Let us first read the train and test files

In [None]:
img = cv2.imread(r'train\coast\arnat59.jpg')[:,:,::-1]
plt.imshow(img)

In [None]:
def accuracy(predictions, labels):
    return sum(predictions == labels) / len(labels)

def precision(predictions, labels, class_label):
    tp = np.sum((predictions == class_label) & (labels == class_label))
    fp = np.sum((predictions == class_label) & (labels != class_label))
    return tp / (tp + fp) if (tp + fp) > 0 else 0

def recall(predictions, labels, class_label):
    tp = np.sum((predictions == class_label) & (labels == class_label))
    fn = np.sum((predictions != class_label) & (labels == class_label))
    return tp / (tp + fn) if (tp + fn) > 0 else 0

def average_precision(predictions, labels):
    classes = np.unique(labels)
    return np.mean([precision(predictions, labels, c) for c in classes])

def average_recall(predictions, labels):
    classes = np.unique(labels)
    return np.mean([recall(predictions, labels, c) for c in classes])
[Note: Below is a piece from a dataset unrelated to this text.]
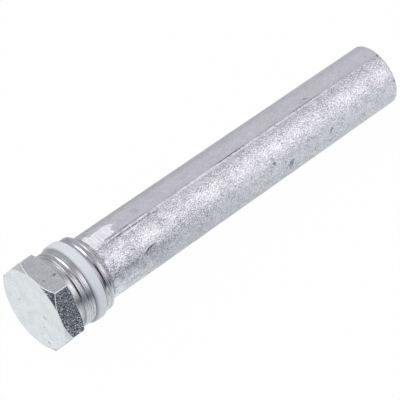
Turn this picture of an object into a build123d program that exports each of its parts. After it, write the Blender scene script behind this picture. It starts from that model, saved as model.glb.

def average_f1(predictions, labels):
    return 2 * average_precision(predictions, labels) * average_recall(predictions, labels) / (average_precision(predictions, labels) + average_recall(predictions, labels))

class BoVW():
    def __init__(self, config, size_per_class=1e9, preload_features=False, folder_path_train='train', folder_path_test='test'):

        self.config = config
        self.train_dataset = {'image_paths': [], 'labels': []}
        self.test_dataset = {'image_paths': [], 'labels': []}

        for label in os.listdir(folder_path_train):
            for i,image_name in enumerate(os.listdir(os.path.join(folder_path_train, label))):
                self.train_dataset['image_paths'].append(os.path.join(folder_path_train, label, image_name))
                self.train_dataset['labels'].append(label)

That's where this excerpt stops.